Title: Expressing the Inexpressibility of God
Subtitle: A Trinitarian-Ecclesiological Reading of Augustine's De catechizandis rudibus
Author(s): FINN, Douglas
Journal: Augustiniana
Volume: 66    Issue: 1-4   Date: 2016   
Pages: 85-134
DOI: 10.2143/AUG.66.1.3197395

Abstract :
In this study of Augustine’s De catechizandis rudibus, an important early Christian catechetical text, I seek to highlight the role Augustine assigns to the Holy Spirit in granting Christians the ability to speak about the inexpressible mystery of the Trinity. Recent scholarship has emphasized the role that Augustine argues the incarnate Christ plays in making visible and expressible the essentially inexpressible Trinity. Yet it is worthwhile exploring the work of the Holy Spirit in Augustine’s theology of the incarnation and the church, Christ’s ecclesial body. Augustine shows how the Holy Spirit inspires in Christian believers modes of language appropriate to the Trinitarian mystery of love that always overflows the bounds of human expectation and conceptual capacity, paradigmatically in the free and surprising grace of the incarnation.
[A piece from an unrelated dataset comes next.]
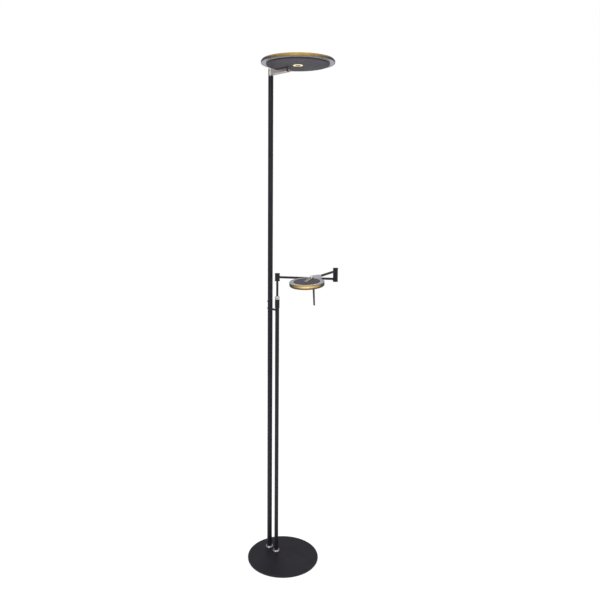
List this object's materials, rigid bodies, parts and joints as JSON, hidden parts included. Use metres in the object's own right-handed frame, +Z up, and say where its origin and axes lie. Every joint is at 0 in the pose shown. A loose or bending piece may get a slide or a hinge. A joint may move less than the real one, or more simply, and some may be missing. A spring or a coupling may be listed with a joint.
{
  "type": "floor lamp",
  "caption": "Tall black floor lamp with a round glass-rimmed uplighter that tilts and, on a shorter pole beside it, a reading light on a jointed swing arm.",
  "frame": {"origin": "centre of the round base's underside, on the floor", "axes": "+Z up along the poles, -Y to the front where the lamp heads reach out, +X to the right seen from the front"},
  "size_m": [0.3399, 0.4695, 1.99],
  "materials": {
    "foam_pad": "matt foam",
    "base_black": "satin powder coat",
    "rubber_black": "matt",
    "fastener_steel": "zinc plated",
    "chrome": "polished",
    "nylon": "matt",
    "pole_black": "satin powder coat",
    "fastener_black": "black oxide",
    "bracket_steel": "brushed",
    "housing_grey": "satin",
    "housing_dark": "satin",
    "board_white": "solder mask",
    "led_lens": "phosphor, lit warm white",
    "diffuser": "opal, lit warm white",
    "glass": "clear, polished rim",
    "light_ring": "opal, lit",
    "button_brass": "satin",
    "handle_grey": "satin"
  },
  "bodies": {
    "stand": {"base_pad": "foam_pad", "base_plate": "base_black", "cable_gland": "rubber_black", "pole_nipples": "fastener_steel", "base_washers": "fastener_steel", "base_nuts": "fastener_steel", "main_rosette": "chrome", "reading_rosette": "chrome", "main_pole_plug": "nylon", "reading_pole_plug": "nylon", "main_pole_lower": "pole_black", "main_pole_upper": "pole_black", "pole_coupler": "fastener_steel", "coupler_screw": "fastener_black", "bridge_bolt": "fastener_black", "bridge_spacer": "fastener_black", "bridge_insert": "fastener_steel", "reading_pole": "pole_black", "reading_sleeve": "pole_black", "rod_collet": "nylon", "pole_top_bush": "nylon"},
    "height_nut": {"clamp_nut": "chrome"},
    "mast": {"reading_rod": "pole_black", "shoulder_post": "pole_black", "shoulder_cap": "pole_black", "shoulder_screw": "fastener_black"},
    "lower_arm": {"shoulder_barrel": "pole_black", "lower_arm_tube": "pole_black", "elbow_barrel_lower": "pole_black", "elbow_cap_pin": "pole_black"},
    "upper_arm": {"elbow_barrel_upper": "pole_black", "upper_arm_tube": "pole_black", "reading_bracket": "bracket_steel", "reading_hinge_pin": "bracket_steel"},
    "reading_head": {"reading_fork": "bracket_steel", "reading_fork_screws": "fastener_steel", "reading_housing": "housing_grey", "reading_led_board": "board_white", "reading_leds": "led_lens", "reading_diffuser": "diffuser", "reading_glass": "glass", "reading_glass_screws": "fastener_steel", "reading_dimmer_ring": "light_ring", "reading_handle": "handle_grey", "handle_tip": "rubber_black"},
    "reading_button": {"reading_dimmer_button": "button_brass"},
    "uplighter_arm": {"top_spigot": "chrome", "top_arm": "bracket_steel", "top_hinge_pin": "bracket_steel"},
    "uplighter_head": {"top_fork": "bracket_steel", "top_fork_screws": "fastener_steel", "top_housing": "housing_dark", "top_led_board": "board_white", "top_leds": "led_lens", "top_diffuser": "diffuser", "top_glass": "glass", "top_glass_screws": "fastener_steel", "top_dimmer_ring": "light_ring"},
    "uplighter_button": {"top_dimmer_button": "button_brass"}
  },
  "joints": [
    {"name": "top_swivel", "type": "hinge", "parent": "stand", "child": "uplighter_arm", "pos_m": [0, 0.085, 1.96], "axis": [0, 0, 1], "range_deg": [-175, 175]},
    {"name": "top_tilt", "type": "hinge", "parent": "uplighter_arm", "child": "uplighter_head", "pos_m": [0, -0.023, 1.962], "axis": [1, 0, 0], "range_deg": [0, 80]},
    {"name": "top_dimmer_press", "type": "slide", "parent": "uplighter_head", "child": "uplighter_button", "axis": [0, 0, 1], "range_m": [0, 0.0008], "stiffness_N_per_m": 600, "springref_m": -0.0005},
    {"name": "clamp_turn", "type": "hinge", "parent": "stand", "child": "height_nut", "pos_m": [0, 0.042, 1.087], "axis": [0, 0, 1], "range_deg": [0, 180]},
    {"name": "reading_height", "type": "slide", "parent": "stand", "child": "mast", "axis": [0, 0, 1], "range_m": [-0.055, 0.2]},
    {"name": "shoulder_swing", "type": "hinge", "parent": "mast", "child": "lower_arm", "pos_m": [0, 0.042, 1.17], "axis": [0, 0, 1], "range_deg": [-180, 110]},
    {"name": "elbow_swing", "type": "hinge", "parent": "lower_arm", "child": "upper_arm", "pos_m": [0.138, -0.1445, 1.19], "axis": [0, 0, 1], "range_deg": [-40, 160]},
    {"name": "head_tilt", "type": "hinge", "parent": "upper_arm", "child": "reading_head", "pos_m": [-0.09179, -0.24298, 1.208], "axis": [0.3939, -0.9191, 0], "range_deg": [-80, 2]},
    {"name": "reading_dimmer_press", "type": "slide", "parent": "reading_head", "child": "reading_button", "axis": [-0.1152, -0.0494, 0.9921], "range_m": [0, 0.0008], "stiffness_N_per_m": 600, "springref_m": -0.0005}
  ]
}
For Augustine, the love granted to believers by the Holy Spirit propels them to exceed their own bounds, to imitate the inexpressible love of Christ and delve ever deeper into the body – into the mundane realm of human language and the church community. In the language and social bonds animated and secured by self-transcending love, Christians are able to glimpse in some small measure the ineffable Trinity. Augustine’s theology of the Holy Spirit, in its incarnational and ecclesiological dimensions, thus defies a strict distinction between the kataphatic and the apophatic. Through the gift of the Holy Spirit, God gives believers the words, the proleptic means of glimpsing and describing what they will only contemplate eschatologically: who God is as Trinity, that is, as inexhaustible, indescribable self-giving love.